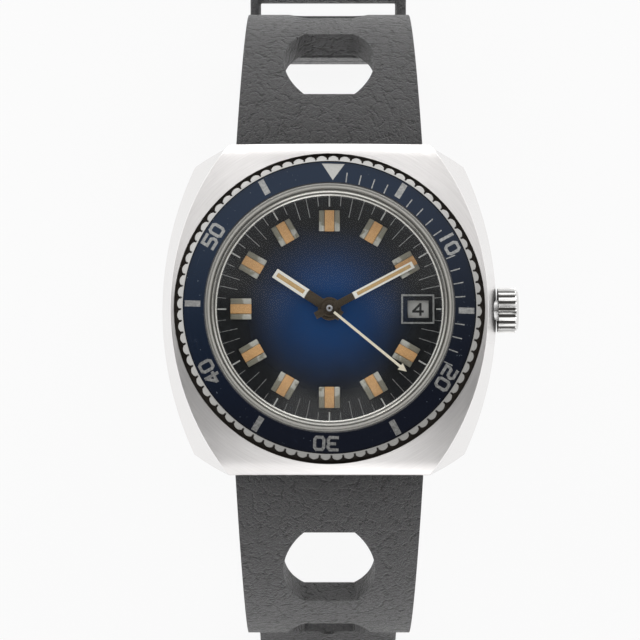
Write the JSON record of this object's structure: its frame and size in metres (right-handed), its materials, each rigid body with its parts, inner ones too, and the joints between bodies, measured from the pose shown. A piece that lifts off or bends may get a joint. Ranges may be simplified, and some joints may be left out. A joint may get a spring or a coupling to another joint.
{
  "type": "cushion case watch",
  "caption": "Wristwatch with a faceted cushion case, turning timing bezel, domed crystal, date dial and perforated rubber strap with pin buckle.",
  "frame": {"origin": "middle of the case back's flat outer face, on the axis of the hands", "axes": "+Z out of the crystal, +Y to twelve o'clock, +X to the crown at three o'clock"},
  "size_m": [0.0417, 0.123, 0.0757],
  "materials": {
    "polished_steel": "polished and brushed stainless steel",
    "brushed_steel": "fine brushed stainless steel",
    "insert_enamel": "navy blue enamel on a thin steel ring",
    "acrylic": "clear domed acrylic",
    "dial_lacquer": "glossy dark blue lacquer, darker towards the edge",
    "marker_metal": "frosted silver",
    "lume": "matte aged lume",
    "hand_paint": "off-white lacquer",
    "cream_paint": "cream lacquer",
    "date_paint": "pale grey matte paint",
    "movement_metal": "nickel-plated and plain brass",
    "movement_steel": "ground steel",
    "seal_rubber": "smooth black seal",
    "strap_rubber": "black rubber embossed with a leather grain"
  },
  "bodies": {
    "case": {"mid_case": "polished_steel", "case_back": "brushed_steel", "case_back_gasket": "seal_rubber", "crown_tube": "brushed_steel", "crystal": "acrylic", "tension_ring": "polished_steel", "bezel_snap_ring": "movement_steel", "bezel_click_spring": "movement_steel", "movement_ring": "movement_metal", "dial": "dial_lacquer", "hour_markers": "marker_metal", "marker_lume": "lume", "date_frame": "marker_metal", "main_plate": "movement_metal", "train_bridge": "movement_metal", "balance_cock": "movement_metal", "rotor_screw": "movement_steel", "bridge_screws": "movement_steel", "spring_bar_12": "brushed_steel", "spring_bar_6": "brushed_steel"},
    "bezel": {"bezel_ring": "polished_steel", "bezel_insert": "insert_enamel"},
    "crown_slide": {"crown_gasket": "seal_rubber"},
    "crown": {"crown": "polished_steel", "winding_stem": "movement_steel"},
    "minute": {"minute_hand": "hand_paint", "minute_hand_lume": "lume", "cannon_pinion": "movement_steel", "centre_wheel": "movement_metal"},
    "hour": {"hour_hand": "hand_paint", "hour_hand_lume": "lume", "hour_wheel": "movement_metal"},
    "seconds": {"seconds_hand": "cream_paint", "seconds_wheel": "movement_metal"},
    "motion": {"minute_wheel": "movement_metal"},
    "third": {"third_wheel": "movement_metal"},
    "escape": {"escape_wheel": "movement_steel"},
    "barrel": {"mainspring_barrel": "movement_metal"},
    "fork": {"pallet_fork": "movement_steel"},
    "balance": {"balance_wheel": "movement_metal"},
    "date": {"date_disc": "date_paint"},
    "winder": {"rotor": "movement_steel"},
    "upper_strap": {"strap_12": "strap_rubber", "fixed_keeper": "strap_rubber", "buckle_bar": "brushed_steel"},
    "lower_strap": {"strap_6": "strap_rubber"},
    "keeper": {"floating_keeper": "strap_rubber"},
    "buckle": {"buckle_frame": "brushed_steel"},
    "tongue": {"buckle_tongue": "brushed_steel"}
  },
  "joints": [
    {"name": "bezel_turn", "type": "hinge", "parent": "case", "child": "bezel", "pos_m": [0, 0, 0.01], "axis": [0, 0, 1], "continuous": true},
    {"name": "crown_pull", "type": "slide", "parent": "case", "child": "crown_slide", "axis": [1, 0, 0], "range_m": [0, 0.0015]},
    {"name": "crown_turn", "type": "hinge", "parent": "crown_slide", "child": "crown", "pos_m": [0.02, 0, 0.00494], "axis": [1, 0, 0], "continuous": true},
    {"name": "seconds_turn", "type": "hinge", "parent": "case", "child": "seconds", "pos_m": [0, 0, 0.008], "axis": [0, 0, -1], "continuous": true},
    {"name": "minute_turn", "type": "hinge", "parent": "case", "child": "minute", "pos_m": [0, 0, 0.008], "axis": [0, 0, -1], "continuous": true},
    {"name": "hour_turn", "type": "hinge", "parent": "case", "child": "hour", "pos_m": [0, 0, 0.008], "axis": [0, 0, -1], "continuous": true},
    {"name": "motion_turn", "type": "hinge", "parent": "case", "child": "motion", "pos_m": [0.00276, 0.00231, 0], "axis": [0, 0, -1], "continuous": true},
    {"name": "third_turn", "type": "hinge", "parent": "case", "child": "third", "pos_m": [-0.00087, 0.00493, 0], "axis": [0, 0, -1], "continuous": true},
    {"name": "escape_turn", "type": "hinge", "parent": "case", "child": "escape", "pos_m": [-0.00518, 0.00045, 0], "axis": [0, 0, -1], "continuous": true},
    {"name": "barrel_turn", "type": "hinge", "parent": "case", "child": "barrel", "pos_m": [0.00166, -0.00618, 0], "axis": [0, 0, -1], "continuous": true},
    {"name": "date_turn", "type": "hinge", "parent": "case", "child": "date", "pos_m": [0, 0, 0.007], "axis": [0, 0, -1], "continuous": true},
    {"name": "winder_turn", "type": "hinge", "parent": "case", "child": "winder", "pos_m": [0, 0, 0.002], "axis": [0, 0, 1], "continuous": true},
    {"name": "fork_swing", "type": "hinge", "parent": "case", "child": "fork", "pos_m": [-0.00547, -0.00226, 0], "axis": [0, 0, 1], "range_deg": [-4, 4]},
    {"name": "balance_swing", "type": "hinge", "parent": "case", "child": "balance", "pos_m": [-0.00587, -0.00587, 0], "axis": [0, 0, 1], "range_deg": [-135, 135], "stiffness_Nm_per_rad": 0.000001},
    {"name": "upper_strap_hinge", "type": "hinge", "parent": "case", "child": "upper_strap", "pos_m": [0, 0.01708, 0.0025], "axis": [1, 0, 0], "range_deg": [-4, 6]},
    {"name": "lower_strap_hinge", "type": "hinge", "parent": "case", "child": "lower_strap", "pos_m": [0, -0.01708, 0.0025], "axis": [-1, 0, 0], "range_deg": [-4, 6]},
    {"name": "keeper_slide", "type": "slide", "parent": "upper_strap", "child": "keeper", "axis": [0, -0.0698, 0.9976], "range_m": [0, 0.0042]},
    {"name": "buckle_hinge", "type": "hinge", "parent": "upper_strap", "child": "buckle", "pos_m": [0, 0.04045, -0.05192], "axis": [1, 0, 0], "range_deg": [-25, 25]},
    {"name": "tongue_hinge", "type": "hinge", "parent": "buckle", "child": "tongue", "pos_m": [0, 0.04045, -0.05192], "axis": [1, 0, 0], "range_deg": [0, 60]}
  ],
  "couplings": [
    {"joint": "minute_turn", "follows": "seconds_turn", "ratio": 0.016667},
    {"joint": "hour_turn", "follows": "seconds_turn", "ratio": 0.0013889},
    {"joint": "motion_turn", "follows": "seconds_turn", "ratio": -0.0055556},
    {"joint": "third_turn", "follows": "seconds_turn", "ratio": -0.13333},
    {"joint": "escape_turn", "follows": "seconds_turn", "ratio": -12},
    {"joint": "barrel_turn", "follows": "seconds_turn", "ratio": -0.002381},
    {"joint": "date_turn", "follows": "seconds_turn", "ratio": 0.000022401}
  ]
}
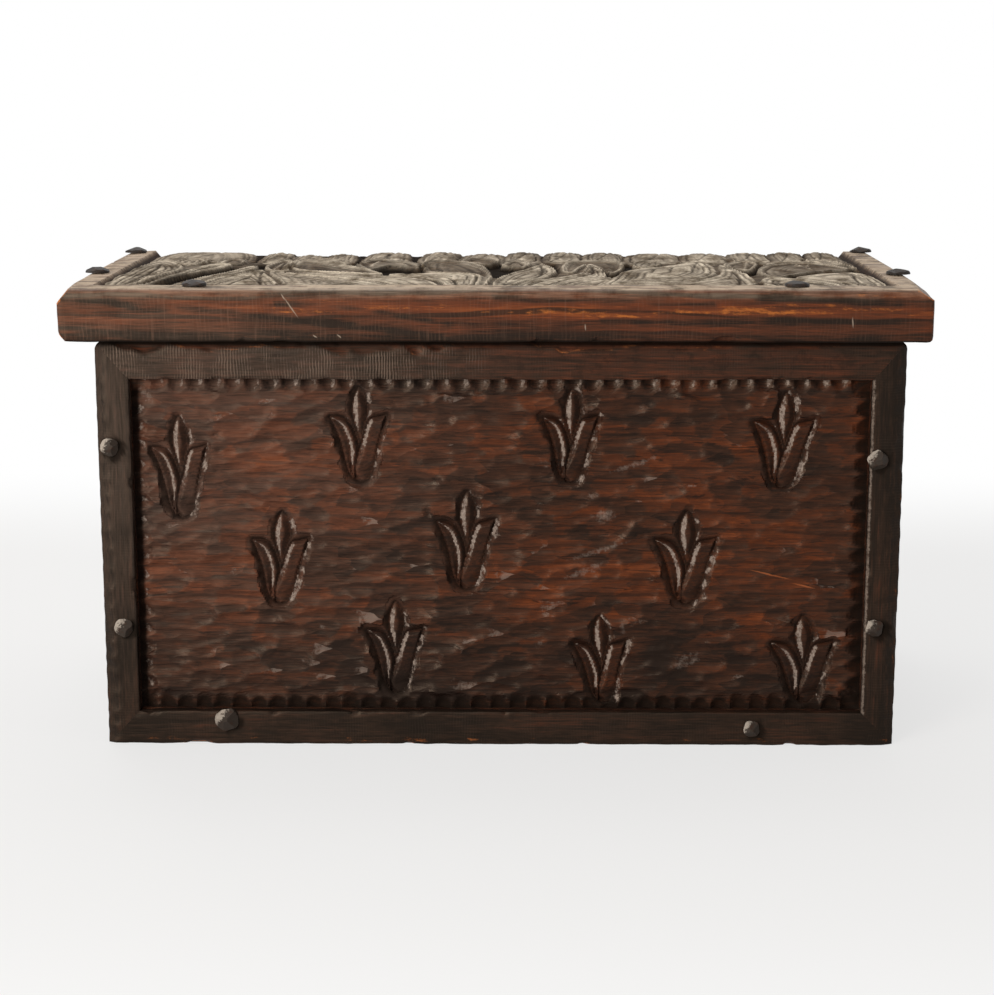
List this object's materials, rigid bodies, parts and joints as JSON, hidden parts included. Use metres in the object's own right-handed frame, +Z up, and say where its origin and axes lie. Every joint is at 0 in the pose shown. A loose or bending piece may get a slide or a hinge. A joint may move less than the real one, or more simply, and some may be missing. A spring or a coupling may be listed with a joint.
{
  "type": "coffer chest",
  "caption": "Small nailed wooden coffer chest with a carved lily front in a mitred frame and a thick foliage-carved plank lid that hinges up at the back.",
  "frame": {"origin": "middle of the footprint of the whole chest, hinges included, on the surface it stands on", "axes": "+X along the length towards the right end seen from the front, +Y from the carved front to the hinged back, +Z up"},
  "size_m": [0.531, 0.2681, 0.296],
  "materials": {
    "carved_front_wood": "dark red-brown stain, waxed, gouged",
    "frame_wood": "black-brown stain, waxed, worn to orange at its edges",
    "lid_wood": "red-brown stain worn to orange at its front, dusty on top",
    "board_wood": "dark red-brown stain outside, bare brown wood inside",
    "nail_iron": "hand-forged, dark brown-black",
    "hinge_iron": "forged plate, dark, slightly rusted"
  },
  "bodies": {
    "chest_body": {"front_board": "carved_front_wood", "back_board": "board_wood", "left_side_board": "board_wood", "right_side_board": "board_wood", "bottom_board": "board_wood", "frame_top_rail": "frame_wood", "frame_bottom_rail": "frame_wood", "frame_left_stile": "frame_wood", "frame_right_stile": "frame_wood", "left_hinge_body_leaf": "hinge_iron", "left_hinge_pin": "hinge_iron", "right_hinge_body_leaf": "hinge_iron", "right_hinge_pin": "hinge_iron", "left_stile_upper_nail": "nail_iron", "left_stile_lower_nail": "nail_iron", "right_stile_upper_nail": "nail_iron", "right_stile_lower_nail": "nail_iron", "bottom_rail_left_nail": "nail_iron", "bottom_rail_right_nail": "nail_iron", "back_left_upper_nail": "nail_iron", "back_left_lower_nail": "nail_iron", "back_right_upper_nail": "nail_iron", "back_right_lower_nail": "nail_iron", "back_bottom_left_nail": "nail_iron", "back_bottom_right_nail": "nail_iron", "left_side_front_nail": "nail_iron", "left_side_rear_nail": "nail_iron", "right_side_front_nail": "nail_iron", "right_side_rear_nail": "nail_iron", "left_hinge_body_left_nail": "nail_iron", "left_hinge_body_right_nail": "nail_iron", "right_hinge_body_left_nail": "nail_iron", "right_hinge_body_right_nail": "nail_iron"},
    "lid": {"lid_plank": "lid_wood", "left_hinge_lid_leaf": "hinge_iron", "right_hinge_lid_leaf": "hinge_iron", "lid_left_middle_nail": "nail_iron", "lid_left_back_nail": "nail_iron", "lid_right_middle_nail": "nail_iron", "lid_right_back_nail": "nail_iron", "lid_front_left_nail": "nail_iron", "lid_front_right_nail": "nail_iron", "left_hinge_lid_left_nail": "nail_iron", "left_hinge_lid_right_nail": "nail_iron", "right_hinge_lid_left_nail": "nail_iron", "right_hinge_lid_right_nail": "nail_iron"}
  },
  "joints": [
    {"name": "lid_hinge", "type": "hinge", "parent": "chest_body", "child": "lid", "pos_m": [0, 0.13015, 0.25915], "axis": [-1, 0, 0], "range_deg": [0, 100]}
  ]
}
———
Read the data above and pull out each line that holds the string "materials".

*Output of the exercise:*
Write the JSON record of this object's structure: its frame and size in metres (right-handed), its materials, each rigid body with its parts, inner ones too, and the joints between bodies, measured from the pose shown. A piece that lifts off or bends may get a joint. Ranges may be simplified, and some joints may be left out. A joint may get a spring or a coupling to another joint.
  "materials": {
List this object's materials, rigid bodies, parts and joints as JSON, hidden parts included. Use metres in the object's own right-handed frame, +Z up, and say where its origin and axes lie. Every joint is at 0 in the pose shown. A loose or bending piece may get a slide or a hinge. A joint may move less than the real one, or more simply, and some may be missing. A spring or a coupling may be listed with a joint.
  "materials": {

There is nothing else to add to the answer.